Added by renumbering Section 1215.13 by Stats. 2012, Ch. 282, Sec. 14. (SB 1448) Effective January 1, 2013.

(a)For the purposes of this article only, every foreign insurer, except an insurer described in Article 2 (commencing with Section 12350) of Chapter 1 of Part 6 of Division 2, that is authorized to do business in this state and that, during its three preceding fiscal years taken together, or during any lesser period of time if it has been licensed to transact its business in California only for such lesser period of time, has written an average of more direct premiums in the State of California than it has written in its state of domicile during the same period, and those direct premiums

written constitute 33 percent or more of its total direct premiums written everywhere in the United States for that three-year or lesser period, as reported in its three most recent annual statements, shall be deemed a “commercially domiciled insurer” within the State of California.

(b)The commissioner may exempt from the provisions of this article any commercially domiciled insurer made subject to this article by subdivision (a) if he or she determines that it has a sufficiently large amount of assets and the evidences of title thereto physically located in California, or that the ratio of those assets to its California policyholder liability is sufficiently large, as to justify the conclusion that there is no reasonable danger that the operations or conduct of the business of the insurer could present a danger of loss

to California policyholders.
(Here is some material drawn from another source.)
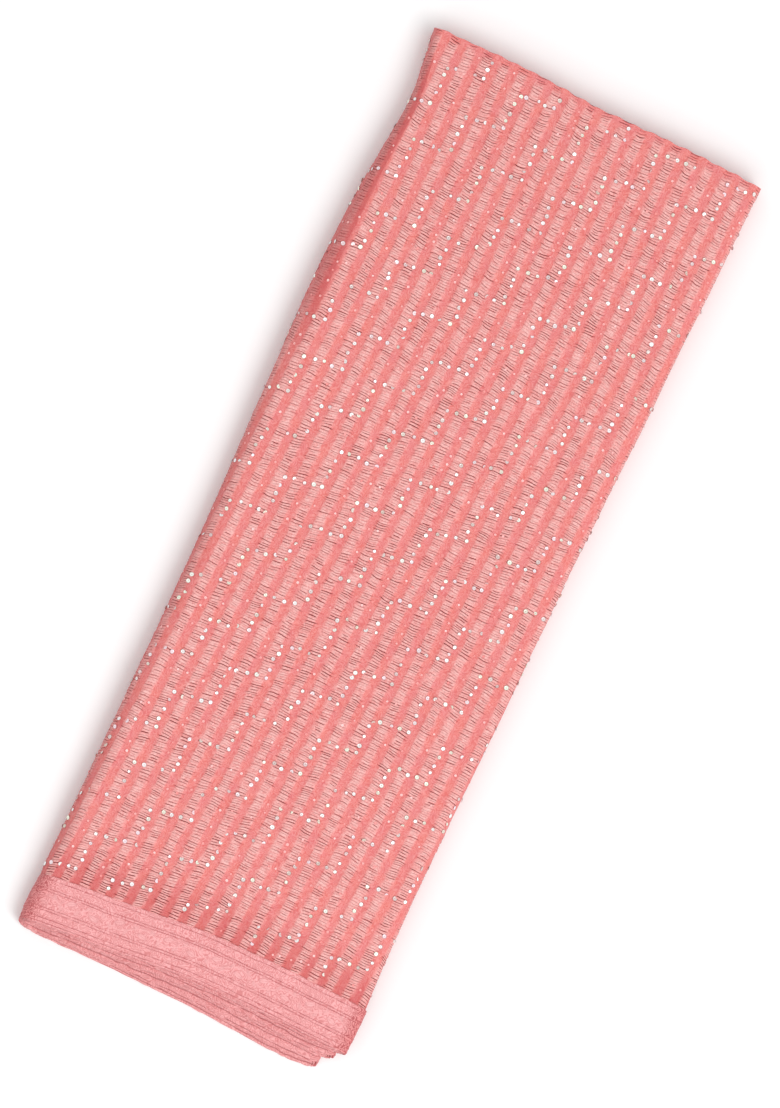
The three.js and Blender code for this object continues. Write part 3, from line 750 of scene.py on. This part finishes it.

The commissioner may also exempt from the provisions of this article any commercially domiciled insurer made subject to this article by subdivision (a) under the circumstances that he or she deems appropriate.

(c)This section does not exempt any foreign insurer that is authorized to do business in this state, including a commercially domiciled insurer, from the provisions of any other sections of this article that may be applicable to the insurer.

Added by renumbering Section 1215.13 1/2 by Stats. 2012, Ch. 282, Sec. 15. (SB 1448) Effective January 1, 2013.

(a)The provisions of this article shall not apply to any party or entity participating in any investment by a home protection company in its subsidiary or affiliate or any debt or security instruments thereof, an effectuation or attempt to effectuate an acquisition of control or a liquidation of, or merger with, a home protection company, or any material transaction by a home protection company with its affiliate if the investment, effectuation, attempt, or transaction occurred prior to December 31, 1978.
(b)The registration required by Section 1215.4 shall first be applicable to home protection companies who are members of an insurance holding

company system on January 1, 1980.

Added by renumbering Section 1215.14 by Stats. 2012, Ch. 282, Sec. 16. (SB 1448) Effective January 1, 2013.

All laws and parts of laws of this state inconsistent with this article are hereby superseded with respect to matters covered by this article.

Added by renumbering Section 1215.15 by Stats. 2012, Ch. 282, Sec. 17. (SB 1448) Effective January 1, 2013.

If any provision of this article or the application thereof to any person or circumstance is held invalid, the invalidity shall not affect other provisions or applications of this article which can be given effect without the invalid provision or application, and for this purpose the provisions of this article are severable.

Added by renumbering Section 1215.16 by Stats. 2012, Ch. 282, Sec. 18. (SB 1448) Effective January 1, 2013.

(a)If an order for liquidation or rehabilitation of a domestic insurer has been entered, the receiver appointed under that order shall have a right to recover on behalf of the insurer (1) from any parent corporation or holding company or person or affiliate who otherwise controlled the insurer, the amount of distributions other than distributions of shares of the same class of stock paid by the insurer on its capital stock, or (2) any payment in the form of a bonus, termination settlement, or extraordinary lump sum salary adjustment made by the insurer or its subsidiary to a director, officer, or employee, where the distribution or payment pursuant to (1) or (2) is made at any time during the one year

preceding the petition for liquidation, conservation, or rehabilitation, as the case may be, subject to the limitations of subdivisions (b), (c), and (d).

(b)No distribution shall be recoverable if the parent or affiliate shows that when paid the distribution was lawful and reasonable, and that the insurer did not know and could not reasonably have known that the distribution might adversely affect the ability of the insurer to fulfill its contractual obligations.
(c)Any person who was a parent corporation or holding company or a person who otherwise controlled the insurer or affiliate at the time the distributions were paid shall be liable up to the amount of distributions or payments under subdivision (a) that the person received. Any person who otherwise controlled the insurer

at the time the distributions were declared shall be liable up to the amount of distributions he or she would have received if they had been paid immediately. If two or more persons are liable with respect to the same distributions, they shall be jointly and severally liable.

(d)The maximum amount recoverable under this section shall be the amount needed in excess of all other available assets of the impaired or insolvent insurer to pay the contractual obligations of the impaired or insolvent insurer and to reimburse any guaranty funds.
(e)To the extent that any person liable under subdivision (c) is insolvent or otherwise fails to pay claims due from it pursuant to that subdivision, its parent corporation or holding company or person who otherwise controlled it at the time

the distribution was paid, shall be jointly and severally liable for any resulting

deficiency in the amount recovered from the parent corporation or holding company or person who otherwise controlled it.